▶ [What is needed] Starting at the line that has "resistor_radius, resistor_length, False)" and stopping after the line that has "for corner in", reproduce the listing below exactly; omit everything else.

▶ [Data extract]
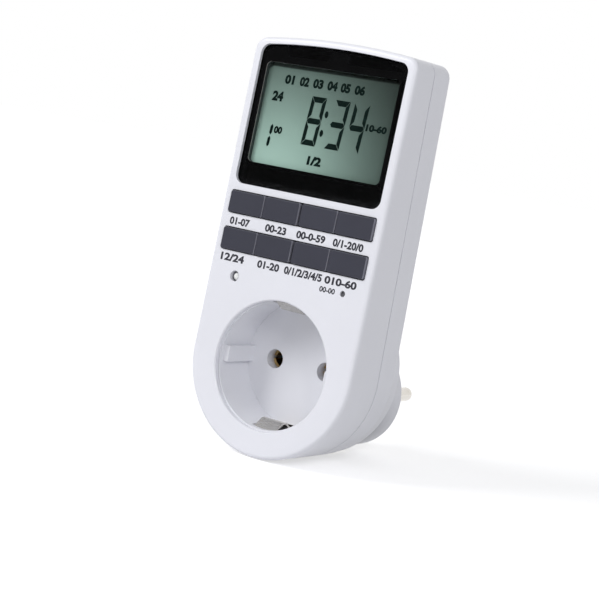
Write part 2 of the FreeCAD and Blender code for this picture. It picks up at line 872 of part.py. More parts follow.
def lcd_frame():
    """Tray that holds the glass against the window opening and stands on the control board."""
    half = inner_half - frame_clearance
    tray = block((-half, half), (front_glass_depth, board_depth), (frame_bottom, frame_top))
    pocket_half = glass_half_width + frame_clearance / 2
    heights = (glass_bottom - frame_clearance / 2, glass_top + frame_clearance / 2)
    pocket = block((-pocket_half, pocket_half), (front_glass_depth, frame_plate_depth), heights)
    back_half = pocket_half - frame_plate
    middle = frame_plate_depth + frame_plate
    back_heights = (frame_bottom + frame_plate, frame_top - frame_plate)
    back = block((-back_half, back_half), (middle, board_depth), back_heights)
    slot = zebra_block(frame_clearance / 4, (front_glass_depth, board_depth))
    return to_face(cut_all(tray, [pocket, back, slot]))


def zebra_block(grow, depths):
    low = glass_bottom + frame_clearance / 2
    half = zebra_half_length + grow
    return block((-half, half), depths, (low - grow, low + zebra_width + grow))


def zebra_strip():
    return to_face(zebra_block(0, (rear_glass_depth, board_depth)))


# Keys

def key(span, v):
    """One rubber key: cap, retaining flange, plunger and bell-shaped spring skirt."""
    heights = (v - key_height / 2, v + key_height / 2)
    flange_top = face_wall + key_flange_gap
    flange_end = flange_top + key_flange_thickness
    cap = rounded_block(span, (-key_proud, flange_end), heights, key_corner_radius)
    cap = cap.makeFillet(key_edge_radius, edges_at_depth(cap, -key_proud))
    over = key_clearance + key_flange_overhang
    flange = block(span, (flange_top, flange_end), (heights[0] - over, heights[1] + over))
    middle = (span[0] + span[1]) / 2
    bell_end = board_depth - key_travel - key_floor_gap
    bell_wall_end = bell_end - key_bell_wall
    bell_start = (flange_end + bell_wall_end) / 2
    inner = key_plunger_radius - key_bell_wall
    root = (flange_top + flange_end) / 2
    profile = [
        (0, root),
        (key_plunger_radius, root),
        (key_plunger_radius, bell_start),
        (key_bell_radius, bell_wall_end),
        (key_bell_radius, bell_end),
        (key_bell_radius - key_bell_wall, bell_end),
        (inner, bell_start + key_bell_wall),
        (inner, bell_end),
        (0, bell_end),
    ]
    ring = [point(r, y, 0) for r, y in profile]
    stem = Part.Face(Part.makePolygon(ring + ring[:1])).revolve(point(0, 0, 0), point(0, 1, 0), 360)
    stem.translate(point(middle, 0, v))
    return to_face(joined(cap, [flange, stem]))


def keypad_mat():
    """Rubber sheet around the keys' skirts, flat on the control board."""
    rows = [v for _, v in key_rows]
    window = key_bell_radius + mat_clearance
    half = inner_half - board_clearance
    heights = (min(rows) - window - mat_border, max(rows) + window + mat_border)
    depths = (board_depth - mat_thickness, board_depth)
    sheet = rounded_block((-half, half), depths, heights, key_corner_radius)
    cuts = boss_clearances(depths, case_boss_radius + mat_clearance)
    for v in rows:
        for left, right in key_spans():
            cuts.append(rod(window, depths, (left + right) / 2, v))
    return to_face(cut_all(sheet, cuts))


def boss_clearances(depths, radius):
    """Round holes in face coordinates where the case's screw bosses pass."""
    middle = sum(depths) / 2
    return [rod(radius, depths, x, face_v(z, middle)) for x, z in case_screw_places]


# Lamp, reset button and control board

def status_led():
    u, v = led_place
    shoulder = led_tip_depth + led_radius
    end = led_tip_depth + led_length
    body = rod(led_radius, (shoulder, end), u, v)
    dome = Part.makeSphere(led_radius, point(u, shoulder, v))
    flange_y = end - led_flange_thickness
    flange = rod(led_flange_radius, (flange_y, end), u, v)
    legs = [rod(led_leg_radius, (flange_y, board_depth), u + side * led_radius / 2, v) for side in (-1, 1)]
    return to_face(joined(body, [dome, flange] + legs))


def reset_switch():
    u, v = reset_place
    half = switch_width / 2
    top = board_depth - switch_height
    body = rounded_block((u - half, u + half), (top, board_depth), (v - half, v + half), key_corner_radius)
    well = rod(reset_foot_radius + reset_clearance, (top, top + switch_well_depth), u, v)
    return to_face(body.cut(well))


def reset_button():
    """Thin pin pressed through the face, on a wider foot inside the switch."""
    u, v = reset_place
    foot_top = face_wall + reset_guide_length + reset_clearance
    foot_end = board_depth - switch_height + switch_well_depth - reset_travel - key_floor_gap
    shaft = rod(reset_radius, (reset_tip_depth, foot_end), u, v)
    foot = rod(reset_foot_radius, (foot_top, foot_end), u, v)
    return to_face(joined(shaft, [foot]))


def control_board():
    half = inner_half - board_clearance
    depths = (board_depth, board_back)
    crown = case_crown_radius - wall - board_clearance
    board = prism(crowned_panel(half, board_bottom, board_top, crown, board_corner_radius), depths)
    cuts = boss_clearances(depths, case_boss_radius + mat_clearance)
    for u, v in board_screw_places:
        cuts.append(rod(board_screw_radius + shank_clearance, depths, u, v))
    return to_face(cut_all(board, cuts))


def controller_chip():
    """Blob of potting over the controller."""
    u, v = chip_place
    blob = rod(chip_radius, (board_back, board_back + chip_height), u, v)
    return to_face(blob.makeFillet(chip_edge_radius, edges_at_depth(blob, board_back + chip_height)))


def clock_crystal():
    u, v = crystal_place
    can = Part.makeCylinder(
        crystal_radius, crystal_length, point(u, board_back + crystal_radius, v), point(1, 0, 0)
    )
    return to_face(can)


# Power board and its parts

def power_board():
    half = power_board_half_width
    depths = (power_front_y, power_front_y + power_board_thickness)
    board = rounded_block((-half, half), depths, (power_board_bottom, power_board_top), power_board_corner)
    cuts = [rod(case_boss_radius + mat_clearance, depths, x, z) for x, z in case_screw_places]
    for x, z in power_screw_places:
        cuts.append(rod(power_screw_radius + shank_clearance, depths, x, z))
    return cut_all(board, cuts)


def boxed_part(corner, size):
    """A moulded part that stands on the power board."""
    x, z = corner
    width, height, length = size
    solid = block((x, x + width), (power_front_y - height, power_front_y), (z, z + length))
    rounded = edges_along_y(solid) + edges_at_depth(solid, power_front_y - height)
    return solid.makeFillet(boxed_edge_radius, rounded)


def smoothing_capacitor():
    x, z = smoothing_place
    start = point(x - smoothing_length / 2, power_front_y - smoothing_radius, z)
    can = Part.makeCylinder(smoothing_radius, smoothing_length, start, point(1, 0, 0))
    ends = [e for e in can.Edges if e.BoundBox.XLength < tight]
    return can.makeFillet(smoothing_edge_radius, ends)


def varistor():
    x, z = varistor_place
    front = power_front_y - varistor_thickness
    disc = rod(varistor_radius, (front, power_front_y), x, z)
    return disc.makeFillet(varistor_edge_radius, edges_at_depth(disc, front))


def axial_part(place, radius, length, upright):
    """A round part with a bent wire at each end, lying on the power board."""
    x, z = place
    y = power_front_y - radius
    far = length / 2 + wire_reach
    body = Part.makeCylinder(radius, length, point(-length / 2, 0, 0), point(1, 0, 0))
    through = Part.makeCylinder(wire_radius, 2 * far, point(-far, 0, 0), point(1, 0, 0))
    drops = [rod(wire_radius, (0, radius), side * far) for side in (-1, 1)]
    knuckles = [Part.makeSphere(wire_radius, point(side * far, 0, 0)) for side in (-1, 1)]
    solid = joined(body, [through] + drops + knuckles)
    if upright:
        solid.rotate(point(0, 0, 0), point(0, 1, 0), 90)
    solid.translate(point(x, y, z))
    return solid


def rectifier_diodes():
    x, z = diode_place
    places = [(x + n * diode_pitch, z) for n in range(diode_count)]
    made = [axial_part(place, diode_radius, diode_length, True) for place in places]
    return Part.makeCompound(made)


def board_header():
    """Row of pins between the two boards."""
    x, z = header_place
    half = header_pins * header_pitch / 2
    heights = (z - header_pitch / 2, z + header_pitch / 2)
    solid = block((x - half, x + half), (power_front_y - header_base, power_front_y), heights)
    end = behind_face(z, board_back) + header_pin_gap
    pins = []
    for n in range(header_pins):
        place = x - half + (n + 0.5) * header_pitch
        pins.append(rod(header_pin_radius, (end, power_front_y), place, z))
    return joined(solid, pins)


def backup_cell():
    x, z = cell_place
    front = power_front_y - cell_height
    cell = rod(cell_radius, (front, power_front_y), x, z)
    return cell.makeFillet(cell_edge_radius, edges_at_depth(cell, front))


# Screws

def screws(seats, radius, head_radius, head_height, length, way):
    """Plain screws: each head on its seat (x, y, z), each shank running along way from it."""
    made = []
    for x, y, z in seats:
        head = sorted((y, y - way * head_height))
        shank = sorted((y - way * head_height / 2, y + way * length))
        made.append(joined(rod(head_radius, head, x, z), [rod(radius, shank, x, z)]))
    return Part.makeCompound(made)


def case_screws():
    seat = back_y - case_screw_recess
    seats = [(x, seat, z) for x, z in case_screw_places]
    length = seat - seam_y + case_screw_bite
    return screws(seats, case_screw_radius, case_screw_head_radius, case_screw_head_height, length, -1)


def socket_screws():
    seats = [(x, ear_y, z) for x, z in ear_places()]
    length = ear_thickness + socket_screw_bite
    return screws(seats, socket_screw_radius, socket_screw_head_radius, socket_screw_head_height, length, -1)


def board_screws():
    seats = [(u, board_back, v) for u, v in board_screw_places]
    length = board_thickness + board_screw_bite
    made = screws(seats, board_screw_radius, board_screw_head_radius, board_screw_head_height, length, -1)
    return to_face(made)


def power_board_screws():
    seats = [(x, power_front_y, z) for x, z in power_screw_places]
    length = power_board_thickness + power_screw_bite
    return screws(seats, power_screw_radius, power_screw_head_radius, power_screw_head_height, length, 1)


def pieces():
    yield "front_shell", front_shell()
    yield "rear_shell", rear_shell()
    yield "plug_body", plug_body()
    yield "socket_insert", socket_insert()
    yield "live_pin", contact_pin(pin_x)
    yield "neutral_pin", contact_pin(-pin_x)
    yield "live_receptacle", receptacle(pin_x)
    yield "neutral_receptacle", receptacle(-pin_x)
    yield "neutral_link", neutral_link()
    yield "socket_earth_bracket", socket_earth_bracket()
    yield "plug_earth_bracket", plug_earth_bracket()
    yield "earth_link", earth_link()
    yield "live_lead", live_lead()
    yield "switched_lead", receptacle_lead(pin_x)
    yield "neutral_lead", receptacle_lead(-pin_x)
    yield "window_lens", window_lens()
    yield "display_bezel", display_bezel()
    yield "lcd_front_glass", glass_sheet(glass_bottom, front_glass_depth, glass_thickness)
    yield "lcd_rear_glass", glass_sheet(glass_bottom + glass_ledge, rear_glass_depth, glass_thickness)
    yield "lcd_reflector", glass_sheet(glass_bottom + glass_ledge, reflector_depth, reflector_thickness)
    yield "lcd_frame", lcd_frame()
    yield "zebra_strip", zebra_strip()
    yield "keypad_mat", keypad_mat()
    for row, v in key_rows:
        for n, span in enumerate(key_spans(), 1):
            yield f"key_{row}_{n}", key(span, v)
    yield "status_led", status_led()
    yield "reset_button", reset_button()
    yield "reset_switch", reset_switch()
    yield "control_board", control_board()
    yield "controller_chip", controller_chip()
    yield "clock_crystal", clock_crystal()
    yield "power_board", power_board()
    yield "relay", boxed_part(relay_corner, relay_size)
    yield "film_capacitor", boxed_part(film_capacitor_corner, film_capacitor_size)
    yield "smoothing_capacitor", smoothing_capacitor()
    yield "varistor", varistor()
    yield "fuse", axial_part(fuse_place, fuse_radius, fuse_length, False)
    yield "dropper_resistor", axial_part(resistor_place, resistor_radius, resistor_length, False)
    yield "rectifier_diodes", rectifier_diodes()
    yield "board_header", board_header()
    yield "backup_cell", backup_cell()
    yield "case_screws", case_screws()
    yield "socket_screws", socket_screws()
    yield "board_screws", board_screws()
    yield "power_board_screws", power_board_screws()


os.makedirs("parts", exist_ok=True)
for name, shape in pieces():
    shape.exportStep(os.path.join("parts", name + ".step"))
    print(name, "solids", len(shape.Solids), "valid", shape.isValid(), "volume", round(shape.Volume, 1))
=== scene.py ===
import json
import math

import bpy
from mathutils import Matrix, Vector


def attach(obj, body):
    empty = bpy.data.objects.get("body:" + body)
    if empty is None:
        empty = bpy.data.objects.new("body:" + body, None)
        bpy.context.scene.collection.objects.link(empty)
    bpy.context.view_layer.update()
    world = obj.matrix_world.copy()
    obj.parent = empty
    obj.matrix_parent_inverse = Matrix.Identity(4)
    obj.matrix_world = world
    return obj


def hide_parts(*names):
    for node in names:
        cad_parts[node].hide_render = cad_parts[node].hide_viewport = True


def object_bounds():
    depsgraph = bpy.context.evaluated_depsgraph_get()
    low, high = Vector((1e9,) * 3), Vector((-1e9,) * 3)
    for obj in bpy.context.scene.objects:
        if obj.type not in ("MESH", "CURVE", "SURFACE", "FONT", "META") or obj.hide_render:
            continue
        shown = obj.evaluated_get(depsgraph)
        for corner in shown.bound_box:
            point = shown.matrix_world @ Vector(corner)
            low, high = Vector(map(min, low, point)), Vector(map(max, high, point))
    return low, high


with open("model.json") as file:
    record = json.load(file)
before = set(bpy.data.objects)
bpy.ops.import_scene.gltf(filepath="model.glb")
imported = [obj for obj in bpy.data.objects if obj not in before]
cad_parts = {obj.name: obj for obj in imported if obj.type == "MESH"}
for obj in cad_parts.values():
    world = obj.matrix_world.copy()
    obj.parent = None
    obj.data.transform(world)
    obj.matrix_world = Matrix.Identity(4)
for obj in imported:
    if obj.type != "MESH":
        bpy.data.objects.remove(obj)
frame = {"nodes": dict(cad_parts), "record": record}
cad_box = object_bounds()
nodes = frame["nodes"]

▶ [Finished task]
    yield "dropper_resistor", axial_part(resistor_place, resistor_radius, resistor_length, False)
    yield "rectifier_diodes", rectifier_diodes()
    yield "board_header", board_header()
    yield "backup_cell", backup_cell()
    yield "case_screws", case_screws()
    yield "socket_screws", socket_screws()
    yield "board_screws", board_screws()
    yield "power_board_screws", power_board_screws()


os.makedirs("parts", exist_ok=True)
for name, shape in pieces():
    shape.exportStep(os.path.join("parts", name + ".step"))
    print(name, "solids", len(shape.Solids), "valid", shape.isValid(), "volume", round(shape.Volume, 1))
=== scene.py ===
import json
import math

import bpy
from mathutils import Matrix, Vector


def attach(obj, body):
    empty = bpy.data.objects.get("body:" + body)
    if empty is None:
        empty = bpy.data.objects.new("body:" + body, None)
        bpy.context.scene.collection.objects.link(empty)
    bpy.context.view_layer.update()
    world = obj.matrix_world.copy()
    obj.parent = empty
    obj.matrix_parent_inverse = Matrix.Identity(4)
    obj.matrix_world = world
    return obj


def hide_parts(*names):
    for node in names:
        cad_parts[node].hide_render = cad_parts[node].hide_viewport = True


def object_bounds():
    depsgraph = bpy.context.evaluated_depsgraph_get()
    low, high = Vector((1e9,) * 3), Vector((-1e9,) * 3)
    for obj in bpy.context.scene.objects:
        if obj.type not in ("MESH", "CURVE", "SURFACE", "FONT", "META") or obj.hide_render:
            continue
        shown = obj.evaluated_get(depsgraph)
        for corner in shown.bound_box:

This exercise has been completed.